During a 2017 interview with Berlinale Talents, 40-year-old writer/director Ana Lily Amirpour (A Girl Walks Home Alone at Night, The Bad Batch) described the year after she had graduated from UCLA as disempowering. Amirpour was married at the time (i.e., 2009). She had written a script. She had landed an agent and a manager, both of whom had access to major studios and A-list talent. First gate cleared, Amirpour felt validated. Only then it became apparent Amirpour’s management team wanted to turn her into a product. They wanted to steer Amirpour by insisting on extensive rewrites to her screenplay. The goal became money, unimpeachable money, onto a point where Amirpour no longer recognized what she was doing. Disillusioned, Amirpour cut ties with her management duo, and then she filed for divorce. She moved to Berlin where she could “hear [herself] again,” and then she began to reestablish herself via a variety of video shorts.
This is the artist’s path. Avoid attachments. Pursue fresh forms of reinvention. It flies in the face of consumerism, if not capitalism. We, as Americans, have been hardcoded to ride for the brand, to seek fulfillment by way of belonging. But what if we could instead become more open? What if we could become more like receivers, consistently dialed in to emerging signals? What if we could create great art based on distortion? This is what resides at the heart of “Ride It Out,” a 10-minute video short Amirpour wrote and directed in conjunction with the Netflix anthology series Homemade. The series, which debuted this past summer, features standalone episodes made during isolation that were directed by Kristen Stewart, Paolo Sorrentino, Maggie Gyllenhaal, and several others. Amirpour’s installment represents the series finale, and rightfully so. There isn’t any other episode that is even in the same orbit.

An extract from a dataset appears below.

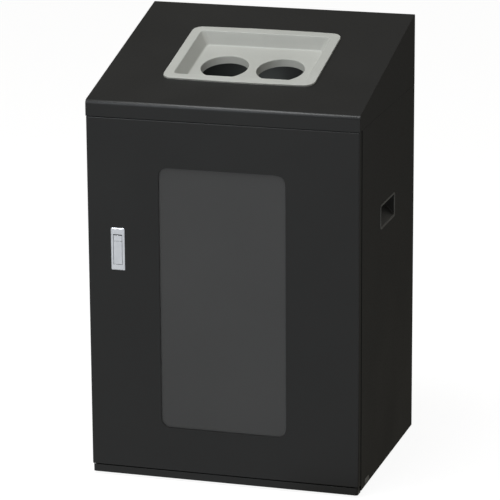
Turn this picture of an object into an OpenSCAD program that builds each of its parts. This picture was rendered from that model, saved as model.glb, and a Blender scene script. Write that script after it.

“Ride It Out” follows Amirpour as she bikes around Los Angeles during the early days of the lockdown. Cate Blanchett functions as the documentary’s narrator, and she assumes a tone that pivots between a dystopian fairytale and an animatronic vignette. “Everyone is home. Everyone is avoiding the virus,” Blanchett informs us. Then in come the soft woodwinds accompanied by percussion. Today is May 15th, 2020. Mostly sunny. And the LA streets appear deserted. Wilshire and Fairfax. Melrose and Curson. “DON’T TRIP,” a plain-white billboard reads. “NO FATE BUT WHAT WE MAKE,” a marquee outside The Theatre at Ace Hotel suggests. We are voyeurs, and we are being ushered along by airborne drones and street-level cameras. “Art, in its simplest terms,” Blanchett theorizes, “is just a way to force a new perspective onto something familiar.” Thus, the reason so much art has been concerned with processing euphoria or deep sadness. This is how Lou Reed’s Magic became Lou Reed’s Magic & Loss. This is why the three-act structure has always been resigned to either comedy or tragedy. This is life and life is HBO. Life is Dr. Melfi telling Tony that “depression is rage turned inward.” Life is Bunk Moreland saying that a man must have a code. (and Omar Little responding with, “Oh, no doubt.”) Life, in general, is bound to present us with some curveballs. “Ride It Out” submits that those curveballs represent an opportunity to create.
Consider the early months of the pandemic, when Americans found themselves dealing with a lot fewer distractions. Artists including Bob Dylan and Fiona Apple made the most of that by rush-delivering completed albums. ESPN pushed up the release date of its Chicago Bulls documentary, The Last Dance. Zoom started booming. Backyard TikToks kept going viral. The zeitgeist had taken on a DIY ethos. Somewhere in the middle of that, Ana Lily Amirpour took a ride on her bike. Amirpour had no way of knowing that she would be documenting the moment before the moment (i.e., a moment less than two weeks before the death of George Floyd at the hands of the Minneapolis Police, an event that touched off a string of nationwide protests, resulting in widespread chaos and looting). Come the beginning of June, entire blocks throughout Greater Los Angeles had been decimated, with neighborhood businesses either busted out or vandalized beyond reopening. “Ride It Out” preserves the LA boulevards as if they were set pieces … awash in gold with shades of purple. Given the unprecedented summer that Southern California just experienced – a summer marked by wildfires and COVID amid civil unrest and an ongoing stream of companies shutting down – “Ride It Out” seems even more affecting now than it might have when it was originally released a few months ago. Great art is occasionally the beneficiary of changing circumstances over time.
“Ride It Out” is currently streaming as part of the Netflix anthology series Homemade.